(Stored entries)
□ □ □

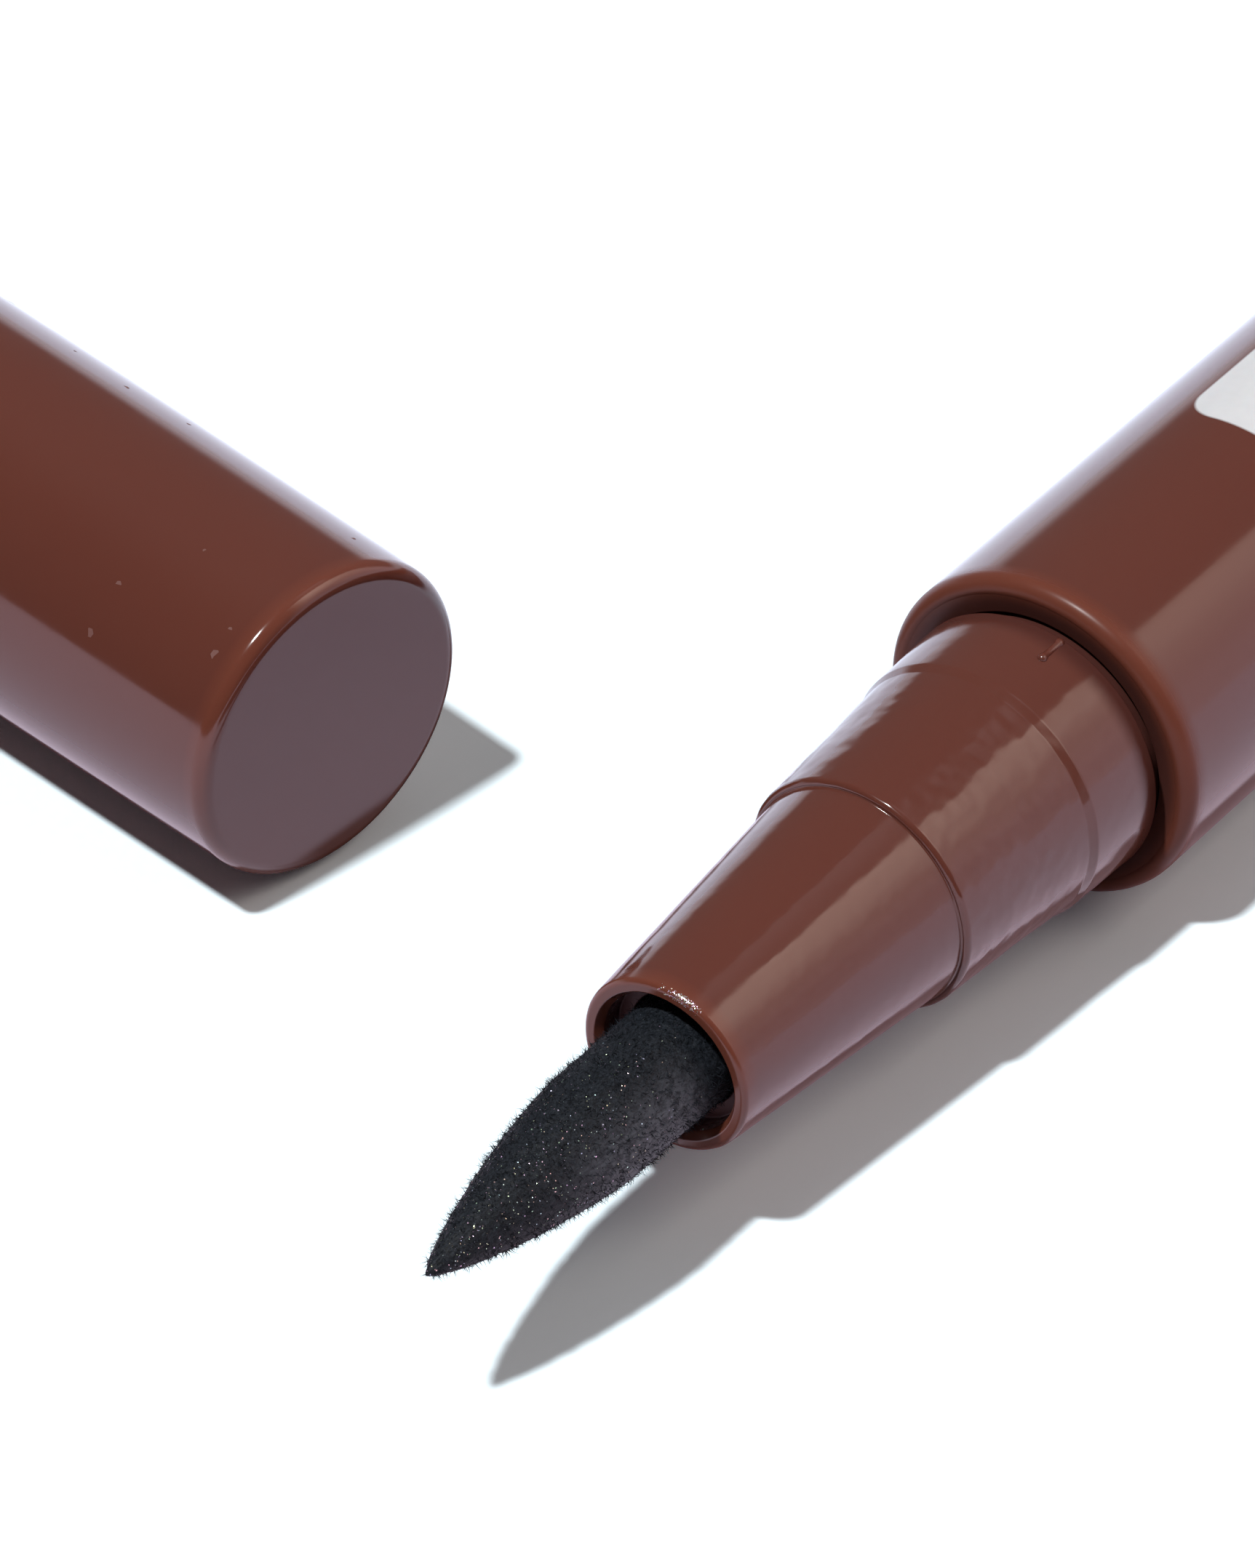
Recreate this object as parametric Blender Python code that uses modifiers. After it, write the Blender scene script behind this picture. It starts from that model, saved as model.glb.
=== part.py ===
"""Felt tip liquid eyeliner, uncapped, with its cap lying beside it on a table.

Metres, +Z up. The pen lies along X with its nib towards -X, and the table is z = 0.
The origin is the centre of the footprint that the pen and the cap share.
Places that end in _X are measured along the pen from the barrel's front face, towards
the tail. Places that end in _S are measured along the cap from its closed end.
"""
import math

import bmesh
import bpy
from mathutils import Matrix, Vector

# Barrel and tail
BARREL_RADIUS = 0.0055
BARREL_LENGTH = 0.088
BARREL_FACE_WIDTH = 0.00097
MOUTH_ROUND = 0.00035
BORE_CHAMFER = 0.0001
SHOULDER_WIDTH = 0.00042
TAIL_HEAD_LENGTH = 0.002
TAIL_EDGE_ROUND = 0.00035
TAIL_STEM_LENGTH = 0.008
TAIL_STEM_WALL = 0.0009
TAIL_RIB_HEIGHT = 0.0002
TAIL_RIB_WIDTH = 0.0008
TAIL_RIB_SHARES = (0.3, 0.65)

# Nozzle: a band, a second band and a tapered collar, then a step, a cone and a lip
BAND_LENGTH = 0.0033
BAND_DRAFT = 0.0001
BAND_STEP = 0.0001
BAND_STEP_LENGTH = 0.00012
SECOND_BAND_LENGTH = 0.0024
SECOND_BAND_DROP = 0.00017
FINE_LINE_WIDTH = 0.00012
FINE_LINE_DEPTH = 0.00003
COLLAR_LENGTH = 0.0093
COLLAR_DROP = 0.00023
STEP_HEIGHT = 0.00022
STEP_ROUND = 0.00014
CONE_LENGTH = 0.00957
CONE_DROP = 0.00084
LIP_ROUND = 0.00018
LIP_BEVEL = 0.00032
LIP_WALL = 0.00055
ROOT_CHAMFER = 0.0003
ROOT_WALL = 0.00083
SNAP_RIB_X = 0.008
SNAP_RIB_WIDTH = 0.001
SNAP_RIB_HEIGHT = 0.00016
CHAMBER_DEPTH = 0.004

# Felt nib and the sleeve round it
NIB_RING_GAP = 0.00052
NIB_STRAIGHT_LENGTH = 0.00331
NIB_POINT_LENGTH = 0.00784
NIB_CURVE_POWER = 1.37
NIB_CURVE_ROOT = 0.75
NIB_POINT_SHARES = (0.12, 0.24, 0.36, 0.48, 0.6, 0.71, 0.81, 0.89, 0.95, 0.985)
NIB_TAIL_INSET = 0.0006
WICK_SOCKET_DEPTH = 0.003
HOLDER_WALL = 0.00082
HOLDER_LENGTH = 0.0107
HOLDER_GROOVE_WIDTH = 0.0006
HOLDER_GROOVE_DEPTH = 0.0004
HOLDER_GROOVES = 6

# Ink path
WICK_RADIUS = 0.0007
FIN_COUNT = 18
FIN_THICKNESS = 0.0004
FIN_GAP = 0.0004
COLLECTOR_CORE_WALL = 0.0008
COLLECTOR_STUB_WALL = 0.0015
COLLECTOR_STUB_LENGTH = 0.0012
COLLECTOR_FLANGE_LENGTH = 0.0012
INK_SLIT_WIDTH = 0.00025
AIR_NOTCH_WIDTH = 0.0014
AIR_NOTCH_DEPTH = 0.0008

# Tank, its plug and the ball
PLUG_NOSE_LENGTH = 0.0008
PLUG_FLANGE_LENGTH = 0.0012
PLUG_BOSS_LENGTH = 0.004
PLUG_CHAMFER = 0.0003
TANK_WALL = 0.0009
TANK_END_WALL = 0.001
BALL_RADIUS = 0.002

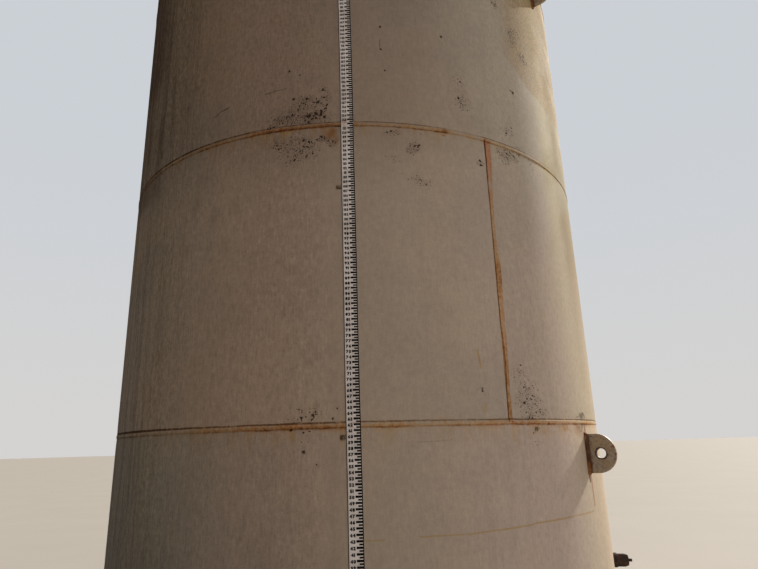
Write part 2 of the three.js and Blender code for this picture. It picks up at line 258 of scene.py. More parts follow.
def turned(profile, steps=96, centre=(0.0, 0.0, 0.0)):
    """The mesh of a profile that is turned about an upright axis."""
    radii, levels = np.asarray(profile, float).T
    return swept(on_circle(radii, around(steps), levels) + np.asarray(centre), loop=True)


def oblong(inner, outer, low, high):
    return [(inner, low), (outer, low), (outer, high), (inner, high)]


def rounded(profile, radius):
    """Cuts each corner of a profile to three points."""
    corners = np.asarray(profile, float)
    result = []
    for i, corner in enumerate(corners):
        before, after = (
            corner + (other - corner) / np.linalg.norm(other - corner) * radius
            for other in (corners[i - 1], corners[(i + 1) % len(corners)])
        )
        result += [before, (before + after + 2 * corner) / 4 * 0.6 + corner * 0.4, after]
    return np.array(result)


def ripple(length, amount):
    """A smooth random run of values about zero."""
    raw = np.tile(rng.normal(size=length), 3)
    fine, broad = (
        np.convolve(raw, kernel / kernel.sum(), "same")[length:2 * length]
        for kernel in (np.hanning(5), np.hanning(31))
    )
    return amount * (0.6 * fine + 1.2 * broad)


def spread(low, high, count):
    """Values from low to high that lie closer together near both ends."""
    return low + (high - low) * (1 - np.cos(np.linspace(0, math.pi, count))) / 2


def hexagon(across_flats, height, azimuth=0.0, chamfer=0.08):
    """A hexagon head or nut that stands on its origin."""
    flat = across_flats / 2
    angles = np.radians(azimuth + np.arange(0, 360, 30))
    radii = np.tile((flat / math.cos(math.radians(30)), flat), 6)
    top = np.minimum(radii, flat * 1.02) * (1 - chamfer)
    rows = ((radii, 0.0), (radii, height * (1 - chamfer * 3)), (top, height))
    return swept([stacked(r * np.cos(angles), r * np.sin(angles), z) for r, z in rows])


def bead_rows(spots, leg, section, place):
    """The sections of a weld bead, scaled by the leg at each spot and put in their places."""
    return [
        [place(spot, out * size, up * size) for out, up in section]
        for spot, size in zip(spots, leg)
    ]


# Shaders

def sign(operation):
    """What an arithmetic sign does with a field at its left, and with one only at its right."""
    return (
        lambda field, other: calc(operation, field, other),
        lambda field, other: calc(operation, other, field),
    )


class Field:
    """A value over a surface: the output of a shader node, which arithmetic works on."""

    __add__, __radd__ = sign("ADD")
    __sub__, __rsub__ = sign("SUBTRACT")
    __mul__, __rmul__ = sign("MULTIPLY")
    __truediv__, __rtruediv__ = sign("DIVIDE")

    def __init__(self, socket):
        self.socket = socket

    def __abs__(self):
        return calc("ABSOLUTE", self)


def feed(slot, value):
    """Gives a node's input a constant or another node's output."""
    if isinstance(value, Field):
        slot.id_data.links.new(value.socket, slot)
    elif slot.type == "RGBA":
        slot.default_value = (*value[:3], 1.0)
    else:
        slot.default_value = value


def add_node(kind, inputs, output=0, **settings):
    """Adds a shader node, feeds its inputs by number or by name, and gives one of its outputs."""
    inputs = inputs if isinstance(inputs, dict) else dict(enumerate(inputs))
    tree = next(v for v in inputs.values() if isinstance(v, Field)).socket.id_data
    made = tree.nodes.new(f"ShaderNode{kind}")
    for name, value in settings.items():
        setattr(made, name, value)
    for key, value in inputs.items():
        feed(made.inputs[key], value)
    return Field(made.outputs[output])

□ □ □

◆ **JOB**
Gather each line from the listing above that holds "this".

◆ **SOLVED PROBLEM**
Recreate this object as parametric Blender Python code that uses modifiers. After it, write the Blender scene script behind this picture. It starts from that model, saved as model.glb.
Write part 2 of the three.js and Blender code for this picture. It picks up at line 258 of scene.py. More parts follow.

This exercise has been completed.